What Could Come Next for Library Learning Analytics?

We definitely could do more analysis of specific academic programs with the data from this study. The data could help us answer some questions about students within specific programs who use or do not use library resources and examine measures of student success including GPA. Would the results of a programmatic analysis look different that the results for all of our undergraduate students overall? Analyzing data within a specific academic program would allow us to share results with the directors of these programs, potentially changing our engagement and partnership.

We have discussed what it would take to conduct a similar large scale study in the future.  Would we do this again and if so, would we do anything differently? This study was a massive undertaking and used resources and expertise both within our library and across campus. We are not sure that we could assemble such a research team again, but if we did, we would definitely wish to find a way to capture more complete data of library usage beyond just data from EZproxy. We would also find ways to make the data more meaningful and granular, for example, to analyze library usage of students within individual programs. 
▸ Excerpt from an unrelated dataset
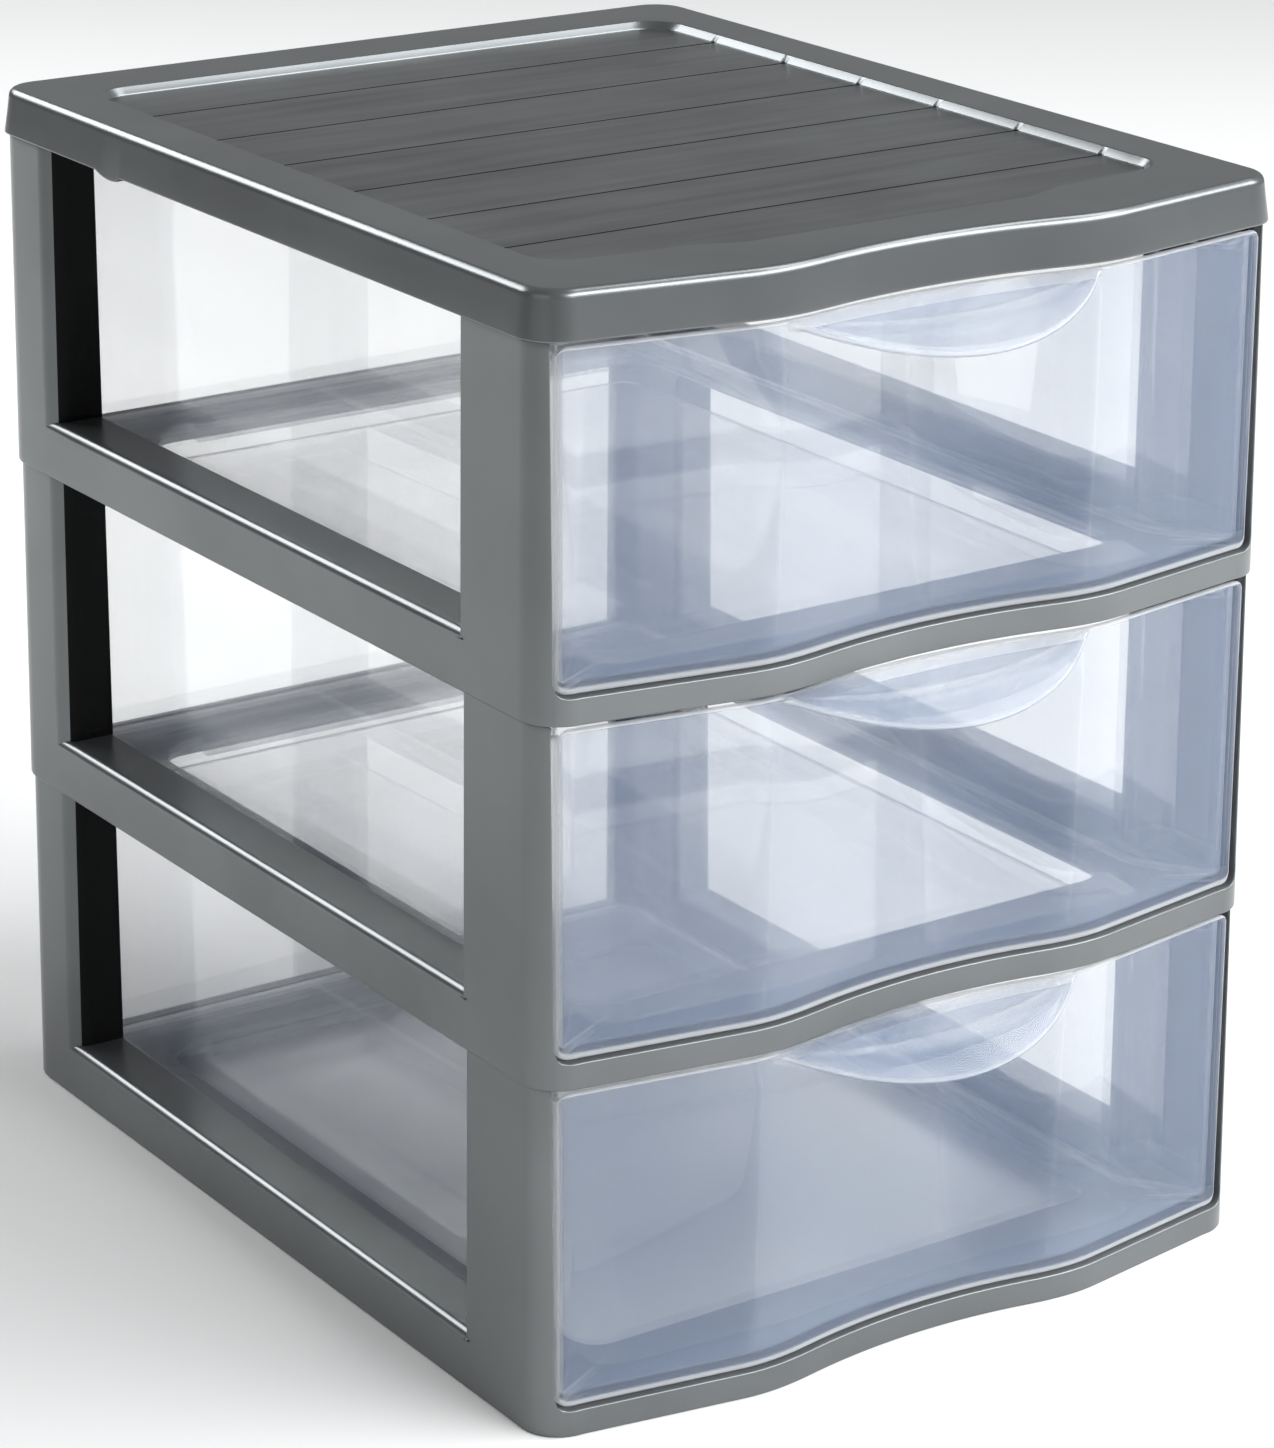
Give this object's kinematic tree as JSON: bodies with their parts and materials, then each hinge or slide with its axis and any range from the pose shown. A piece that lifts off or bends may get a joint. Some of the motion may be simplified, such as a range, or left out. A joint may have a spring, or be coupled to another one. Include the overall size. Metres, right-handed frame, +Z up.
{
  "type": "plastic drawer tower",
  "caption": "Desktop drawer tower of stacked open plastic frames under a planked cover, with clear pull-out drawers that have a bowed front and a crescent lip handle.",
  "frame": {"origin": "centre of the bounding box at the bottom, where the lowest frame stands", "axes": "+Z up, +X to the right as seen from the front, drawers slide out toward -Y"},
  "size_m": [0.193, 0.2606, 0.2505],
  "materials": {
    "grey_plastic": "moulded polypropylene with fine metallic pigment, semi-gloss",
    "clear_plastic": "moulded clarified polypropylene, glossy outside, slightly cloudy"
  },
  "bodies": {
    "tower": {"top_cover": "grey_plastic", "upper_frame": "grey_plastic", "middle_frame": "grey_plastic", "lower_frame": "grey_plastic"},
    "upper_tray": {"upper_drawer": "clear_plastic"},
    "middle_tray": {"middle_drawer": "clear_plastic"},
    "lower_tray": {"lower_drawer": "clear_plastic"}
  },
  "joints": [
    {"name": "upper_drawer_slide", "type": "slide", "parent": "tower", "child": "upper_tray", "axis": [0, -1, 0], "range_m": [0, 0.184]},
    {"name": "middle_drawer_slide", "type": "slide", "parent": "tower", "child": "middle_tray", "axis": [0, -1, 0], "range_m": [0, 0.184]},
    {"name": "lower_drawer_slide", "type": "slide", "parent": "tower", "child": "lower_tray", "axis": [0, -1, 0], "range_m": [0, 0.184]}
  ]
}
If we were to undertake a process like this again, we would take advantage of a new learning analytics standard developed in a separate IMLS grant-funded project, Connecting Learning and Library Analytics for Student Success (CLLASS). This new protocol for modeling and storing student interactions with library resources, the Caliper Library Profile, would have greatly simplified and accelerated some of the time- and storage-intensive parts of our project.. For more information on this project, see the CLLASS final report.

The overall trend in academic libraries is moving from library-mediated to campus-mediated access controls for authentication, etc. While this represents an overall improvement to the user experience, it simultaneously makes it harder for the library to collect learning analytics data in order to understand usage patterns or explore characteristics of specific student populations in the future.